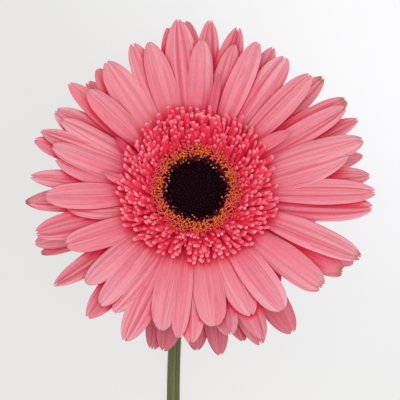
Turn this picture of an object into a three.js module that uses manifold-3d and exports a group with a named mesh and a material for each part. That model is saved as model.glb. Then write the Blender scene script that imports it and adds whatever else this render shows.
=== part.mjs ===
// Cut gerbera lying face up: one double bloom on a bare stem. Millimetres, +Z up.
// The stem lies along -Y, its neck turns up into the bloom, and the bloom leans towards +Y,
// where its lowest petals rest on the surface. The origin is on the flat underside of the
// stem, where the neck leaves the surface.
import * as THREE from "three";
import { mergeVertices } from "three/addons/utils/BufferGeometryUtils.js";
import Module from "manifold-3d";

const wasm = await Module();
wasm.setup();

const { degToRad } = THREE.MathUtils;
const UP = new THREE.Vector3(0, 0, 1);
const GAP = 0.3; // between a piece and its seat

// ---- Driving dimensions ----

const STEM = {
  lying: 270, // length along the surface, from the origin to the cut
  neckRadius: 2.3,
  cutRadius: 3.0,
  sides: 10,
  step: 15, // between rings along the surface
  cutSlant: degToRad(38), // the cut leans this far from square
};
const NECK = {
  foot: 6, // from the origin to where the bend starts
  bend: 16, // radius of the bend's centreline
  heading: degToRad(9), // of the stem at the neck, from +Y towards +X
  steps: 8,
};
const BOW = { turn: degToRad(16), over: 64 }; // the stem's slow sideways curve
const HEAD_TILT = degToRad(20); // of the bloom's axis, from straight up

const CUP = { depth: 15, foot: 3, rim: 15, column: 10, columnTop: 7, sides: 24, steps: 5 };
const BRACTS = { count: 14, halfWidth: 2.3, sunk: 0.5, proud: 0.9 };
// Each row's foot and tip, as angles round the cup from its underside to its rim.
const BRACT_ROWS = [
  { foot: 12, tip: 48 },
  { foot: 32, tip: 68 },
  { foot: 52, tip: 86 },
];

// A ring that carries florets: it seats on the one below and surrounds the receptacle's column.
const RING = { thickness: 1.2, inner: CUP.column + GAP, sides: 24 };

const RAY = {
  thickness: 0.7,
  crown: 0.9, // height of the middle above the edges, where the blade is widest
  root: 12.8, // where a blade's root is sunk in its ring
  lift: degToRad(1.7), // of a high petal above the whorl's slope, and of a low one below it
  roll: degToRad(4),
  widthSpread: 0.08,
  notch: 0.018, // share of the length that the tip's middle is cut back
  clearance: 0.5, // of a resting tip's middle line above the surface
  // Share of the length, and of the half width, at each section from root to tip.
  sections: [[0, 0.26], [0.34, 0.69], [0.66, 1], [0.86, 0.9], [0.955, 0.62], [1, 0.3]],
};
// Each petal is [azimuth, reach, lean, width]. azimuth is its tip's, in degrees anticlockwise
// from +X, reach is from the bloom's axis to the tip in millimetres, lean is how many degrees
// the tip stands on from the root, and width is a share of the whorl's. Without the last two a
// petal is straight and as wide as its whorl's. The high petals lie over the low ones beside
// them. start and end are the blade's slopes at its root and its tip.
const WHORLS = [
  {
    name: "ray_florets_outer",
    color: 0xd96f80,
    seat: GAP,
    ringOuter: 15,
    start: -3,
    end: -20,
    width: 9.2,
    seed: 11,
    low: [
      [16, 60.5], [56, 57.5], [91, 62], [111, 54], [155, 54], [181, 57], [201, 55, 0, 0.7],
      [254, 53.5], [271, 52], [288, 51.5], [306, 56.5, 0, 1.15], [334, 56.5],
    ],
    high: [
      [45, 62], [132, 54], [196, 56], [244, 54.5], [260, 53.5], [280, 54.5], [295, 55],
      [339, 58.5], [358, 58],
    ],
  },
  {
    name: "ray_florets_middle",
    color: 0xe07c8c,
    seat: GAP + 1.5,
    ringOuter: 14.6,
    start: 2,
    end: 5,
    width: 9.2,
    seed: 23,
    low: [
      [25, 61], [37, 48, 0, 0.9], [61, 57], [84, 60], [128, 53.5], [149, 54.5, 0, 1.05],
      [183, 56], [236, 48], [312, 42], [345, 42],
    ],
    high: [
      [5, 59], [32, 60], [76, 58.5], [99, 57], [139, 56, 0, 0.85], [163, 56.5, 0, 0.8],
      [174.5, 55.5, 0, 0.85], [196, 55.5], [215, 57.5, 0, 0.85], [230, 56.5], [283, 50.5],
      [294, 55], [331, 56],
    ],
  },
  {
    name: "ray_florets_inner",
    color: 0xe88a98,
    seat: GAP + 3,
    ringOuter: 14.2,
    start: 10,
    end: 5,
    width: 9.4,
    seed: 37,
    low: [
      [28, 58, 0, 0.9], [57, 55], [76, 52, 0, 0.8], [97, 59, 0, 0.9], [115.5, 54.5, 0, 0.9],
      [126, 53.5], [153, 50.5, 0, 0.7], [158, 55.5, 0, 0.8], [168, 48, -7, 0.8],
      [188, 44, -11, 0.75], [237, 50, -8, 0.9], [246, 56.5], [268, 52], [292, 46.5, 0, 1.1],
      [353, 59.5, 5],
    ],
    high: [
      [11, 52.5, 8, 0.9], [17, 58.5], [44, 55.5], [68, 54.5, 0, 0.9], [88, 51, 0, 1.05],
      [109, 52.5, 0, 0.9], [137, 49, 0, 0.85], [164, 50, -3, 0.85], [184, 50.5],
      [205, 47.5, -5, 1.05], [221, 49, 0, 0.9], [231, 51, 0, 0.95], [256, 49.5, 3, 1.1],
      [262, 51, 0, 0.75], [277, 47, 0, 1.1], [304, 50, 0, 1.05], [320.5, 54.5, 0, 1.2],
      [336, 59.5, -3], [359, 60, 0, 0.9],
    ],
  },
];

const TRANS = {
  seat: GAP + 4.5,
  ringOuter: 14.2,
  count: 24,
  radius: 1.1,
  jitter: 0.12, // of the length and of the pitch
  seed: 53,
  // Each row's root radius, slope and length, from the outermost to the innermost.
  rows: [
    { root: 13.9, slope: 23, length: 17 },
    { root: 13.8, slope: 31, length: 15.2 },
    { root: 13.7, slope: 39, length: 13.4 },
    { root: 13.6, slope: 47, length: 11.6 },
    { root: 13.5, slope: 55, length: 9.8 },
  ],
};
const DISC_FLORETS = {
  seat: GAP + 6,
  ringOuter: 12.4,
  thickness: 1,
  count: 24,
  radius: 0.7,
  jitter: 0.1,
  seed: 71,
  rows: [
    { root: 12, slope: 58, length: 4.8 },
    { root: 11.2, slope: 74, length: 4.4 },
  ],
};
const BUDS = { radius: 9.9, height: 2.8, seat: CUP.columnTop + GAP, bump: 0.28, round: 28, rings: 7 };

// ---- Shapes ----

// The same seeded draw each time, from 0 to 1.
function seededRandom(seed) {
  let state = seed;
  return () => {
    state = (state * 16807) % 2147483647;
    return state / 2147483647;
  };
}

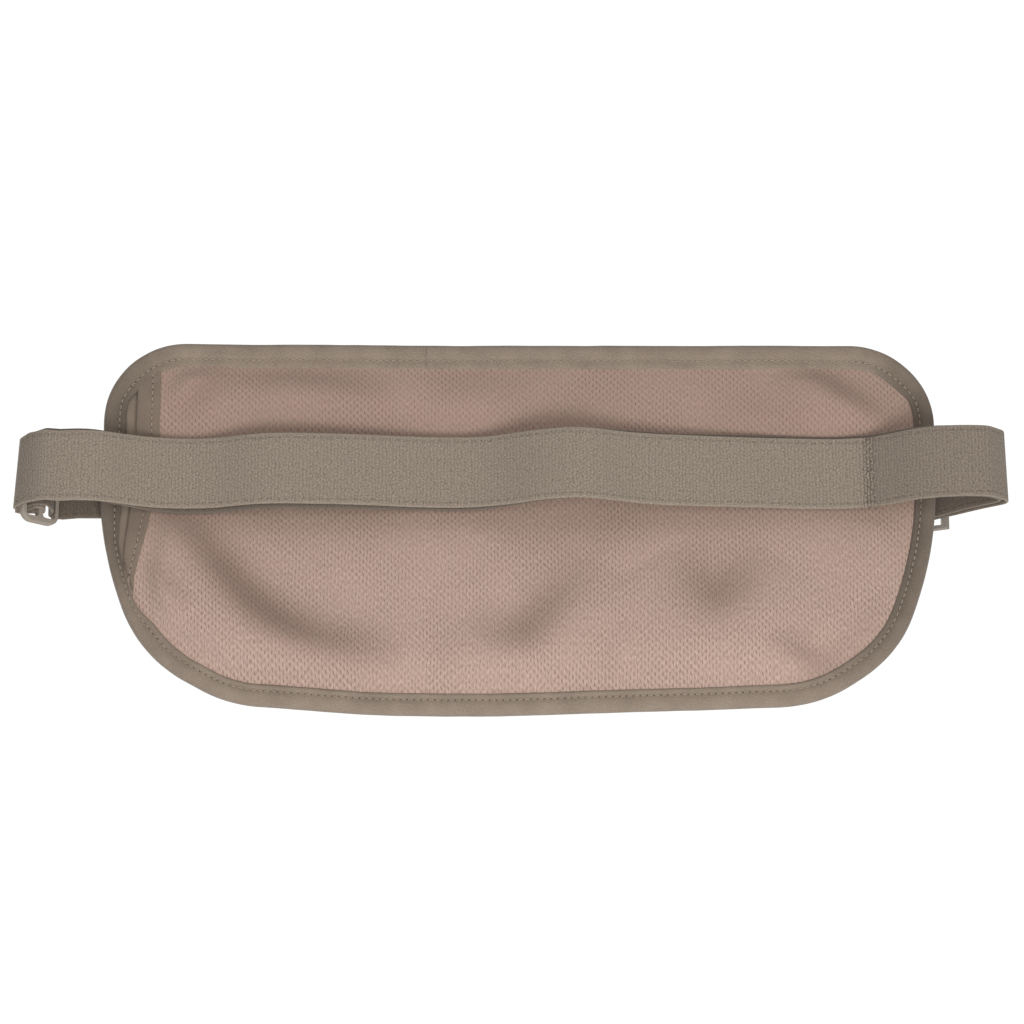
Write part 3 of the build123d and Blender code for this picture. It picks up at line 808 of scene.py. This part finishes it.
def coil(node, side):
    """One side of the chain: a flattened helix of nylon wire whose turns mesh with the other's."""
    low, high = box_mm(node)
    pitch, steps, ring = 1.5, 12, 5
    turns = int((high[0] - low[0] - 1) / pitch)
    angle = np.linspace(0, 2 * math.pi * turns, turns * steps + 1)
    phase = 0.0 if side > 0 else pitch / 2
    half_z = (high[2] - low[2]) / 2 + 0.12
    middle_z = (high[2] + low[2]) / 2 - side * 0.12
    half_y = (high[1] - low[1]) / 2 - 0.24
    middle_y = (high[1] + low[1]) / 2
    centre = np.stack(
        [
            low[0] + 0.4 + phase + angle / (2 * math.pi) * pitch,
            middle_y + half_y * np.sin(angle),
            middle_z + half_z * np.cos(angle) * side * -1,
        ],
        -1,
    )
    along = unit(np.gradient(centre, axis=0))
    first = unit(np.cross(along, [1.0, 0.0, 0.0]))
    second = np.cross(along, first)
    spokes = np.arange(ring) * 2 * math.pi / ring
    tube = centre[:, None, :] + 0.27 * (
        first[:, None, :] * np.cos(spokes)[None, :, None]
        + second[:, None, :] * np.sin(spokes)[None, :, None]
    )
    faces = grid_faces(len(centre), ring, wrap_columns=True)
    made = piece(f"{node}_wire", tube.reshape(-1, 3), faces, COIL)
    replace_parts(made, node)
    row_z = middle_z + side * 0.45
    x = span(low[0], high[0], 1.5)
    line = np.stack([x, np.full_like(x, high[1] - 0.06), np.full_like(x, row_z)], -1)
    stitches(f"{node}_sewing", line, (0, 1, 0), pitch=2.2, radius=0.16, fill=0.95)


zip_set("upper_zip")
zip_set("lower_zip")

# ---------------------------------------------------------------------- straps

web_half_width = 12.5
web_half_depth = 0.5


class Webbing:
    """A length of webbing on edge: its plan line, how high it rides, how it is pushed out of
    line, where it leans, and the painted shade it carries where it faces the body."""

    def __init__(self, line, rise=None, push=None, lean=None, shade_amount=None):
        self.line = line
        self.shade_amount = np.zeros(len(line)) if shade_amount is None else shade_amount
        self.heading = unit(np.gradient(line, axis=0))
        steps = np.linalg.norm(np.diff(line, axis=0), axis=1)
        self.run = np.concatenate([[0], np.cumsum(steps)])
        self.rise = np.zeros(len(line)) if rise is None else rise
        self.push = push
        self.lean = lean

    def reached(self, x, y, after=0):
        """The place on the line, from the one given on, that comes nearest to a plan point."""
        ahead = self.line[after:]
        return after + int(np.argmin(np.hypot(ahead[:, 0] - x, ahead[:, 1] - y)))

    def band(self, name, first=0, last=None, body="pouch", nodes=(), ends=()):
        """The stretch between two points of the line as a mesh; ends lists the cut ends, 0 or 1."""
        stretch = slice(first, len(self.line) if last is None else last + 1)
        line, heading, run = self.line[stretch], self.heading[stretch], self.run[stretch]
        out = np.stack([heading[:, 1], -heading[:, 0]], -1)
        rounding = 0.45
        flat = np.linspace(-1, 1, 14) * (web_half_width - rounding)
        turn = np.radians([30, 60, 90, 120, 150])
        brim = web_half_width - rounding + rounding * np.sin(turn)
        across = np.concatenate([flat, brim, flat[::-1], -brim])
        depth = np.concatenate([np.ones(14), np.cos(turn)])
        depth = np.concatenate([depth, -depth]) * web_half_depth
        offset = np.broadcast_to(depth, (len(line), len(depth))).copy()
        if self.push is not None:
            offset += self.push(line[:, :1], across[None, :], heading[:, :1])
        drift = 0.16 * rough(run, run * 0, 21.0, 3.3)
        points = np.empty((len(line), len(depth), 3))
        points[:, :, :2] = line[:, None, :] + out[:, None, :] * offset[:, :, None]
        points[:, :, 2] = strap_middle + self.rise[stretch, None] + across[None, :]
        points[:, :, 2] += drift[:, None] * np.sign(across)[None, :]
        if self.lean is not None:
            points[:, :, 0] += self.lean(line[:, :1], across[None, :])
        uv = np.stack(np.broadcast_arrays(run[:, None], across[None, :]), -1)
        count = len(depth)
        faces = grid_faces(len(line), count, wrap_columns=True).tolist()
        for end in ends:
            start = end * (len(line) - 1) * count
            faces.append(list(range(start, start + count)))
        # Painted shade on the faces turned towards the body, scaled by the line's shade amount
        facing = out[:, 1:] * np.sign(depth)[None, :]
        shade_amount = self.shade_amount[stretch, None] * np.clip(0.5 - 0.5 * facing, 0, 1)
        points, uv = points.reshape(-1, 3), uv.reshape(-1, 2)
        made = piece(name, points, faces, WEBBING, uv, body=body, painted_shade=shade_amount)
        if self.push is not None:
            # Painted shade in the crease of the sharp bend by the buckle, stored on the points
            crease_shade_weight = np.exp(-(((line[:, 0] - 119.3) / 2.2) ** 2)) * (heading[:, 0] > 0)
            mark_points(made, "painted_crease_shade", np.repeat(crease_shade_weight, count))
        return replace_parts(made, *nodes) if nodes else made


slide_turn = math.radians(40)
slide_centre = np.array([-162.6, -1.7])


def on_triglide(along, towards_body):
    """A plan point given along the tri-glide and out from its face on the body side."""
    lengthwise = np.array([math.cos(slide_turn), math.sin(slide_turn)])
    across = np.array([math.sin(slide_turn), -math.cos(slide_turn)])
    return tuple(slide_centre + along * lengthwise + towards_body * across)


def running_on(corners, radius):
    return [(*corner, radius) for corner in corners]


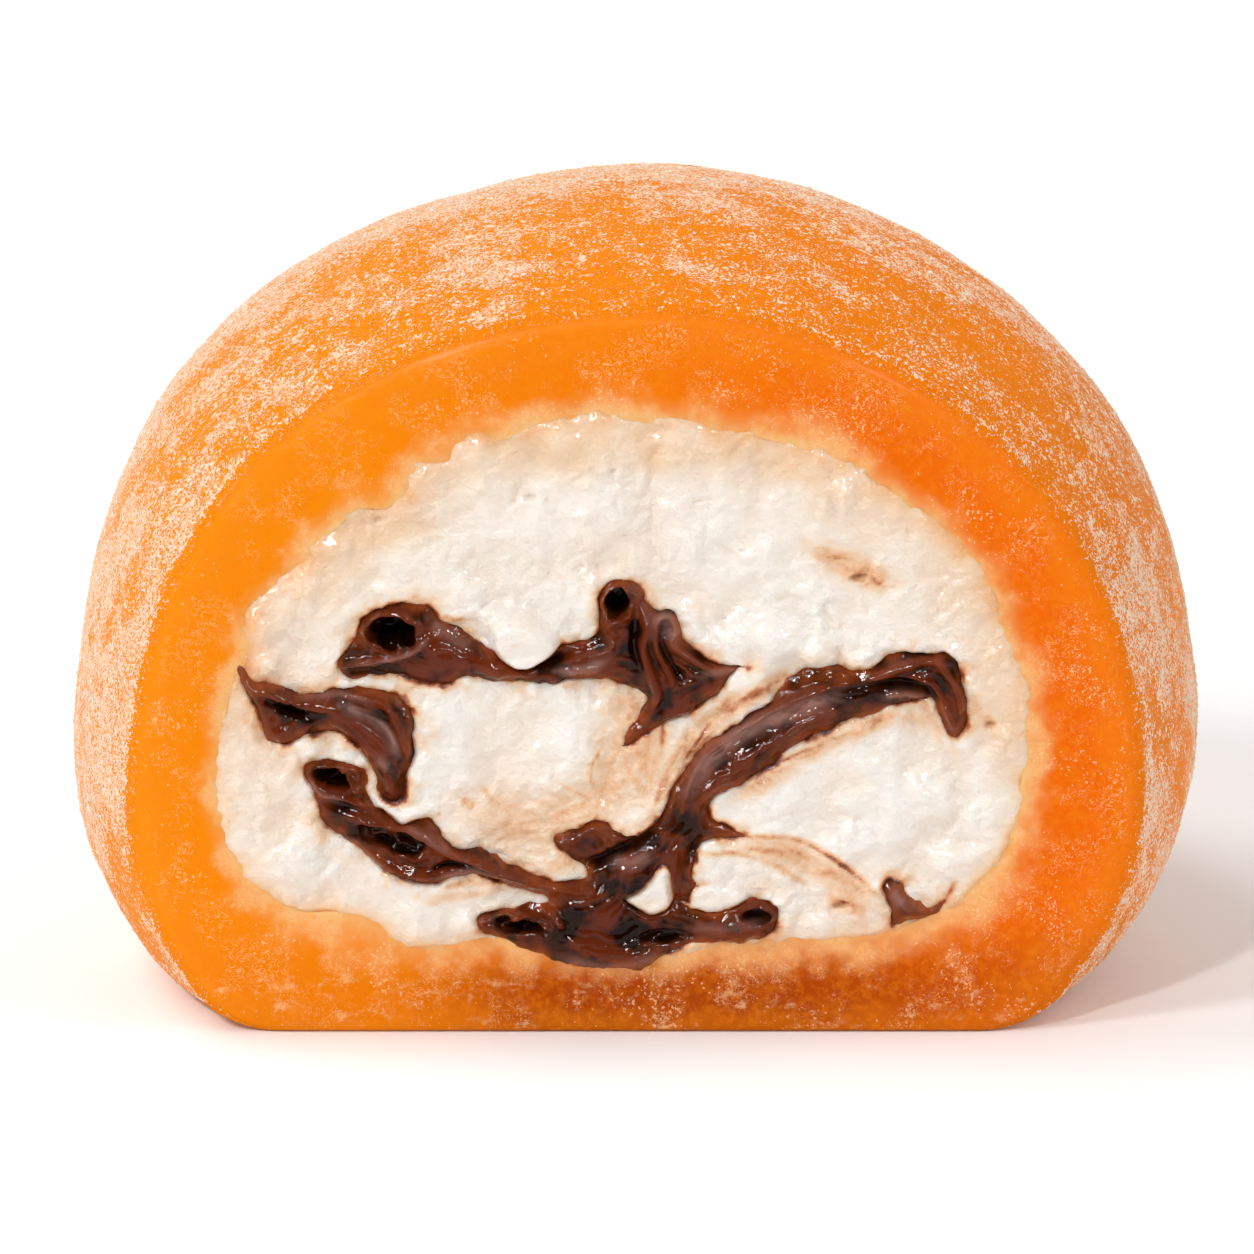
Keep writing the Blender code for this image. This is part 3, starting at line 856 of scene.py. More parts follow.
def wobble(x, z):
    """Moves points a little, so that an outline drawn through them is torn and not smooth."""
    dx = 0.12 * hills(x, z, 1.2 * MM, 31) + 0.08 * hills(x, z, 0.5 * MM, 32)
    dz = 0.12 * hills(x, z, 1.2 * MM, 33) + 0.08 * hills(x, z, 0.5 * MM, 34)
    dz += 0.03 * hills(x, z, 0.2 * MM, 35)
    return x + dx * MM, z + dz * MM


loops = {name: spline(points, closed=True) for name, points in RIBBONS.items()}
print("outlines with", sum(len(loop) for loop in loops.values()), "points")

# %% [markdown]
# ## Strokes
# Folds and smears all follow lines, so each is a stroke: a few points, a width and a strength.
# A raised stroke makes a fold of sauce, a sunk one a crease, and on the cream the same kind of
# stroke carries a stain. Where a bubble of air burst, a bowl with a lip is left.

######

**WRITTEN TASK**: Extract, exactly as they appear, the lines from the one containing "Keep writing the" through the final line.

**EXERCISE RESULT**:
Keep writing the Blender code for this image. This is part 3, starting at line 856 of scene.py. More parts follow.
def wobble(x, z):
    """Moves points a little, so that an outline drawn through them is torn and not smooth."""
    dx = 0.12 * hills(x, z, 1.2 * MM, 31) + 0.08 * hills(x, z, 0.5 * MM, 32)
    dz = 0.12 * hills(x, z, 1.2 * MM, 33) + 0.08 * hills(x, z, 0.5 * MM, 34)
    dz += 0.03 * hills(x, z, 0.2 * MM, 35)
    return x + dx * MM, z + dz * MM


loops = {name: spline(points, closed=True) for name, points in RIBBONS.items()}
print("outlines with", sum(len(loop) for loop in loops.values()), "points")

# %% [markdown]
# ## Strokes
# Folds and smears all follow lines, so each is a stroke: a few points, a width and a strength.
# A raised stroke makes a fold of sauce, a sunk one a crease, and on the cream the same kind of
# stroke carries a stain. Where a bubble of air burst, a bowl with a lip is left.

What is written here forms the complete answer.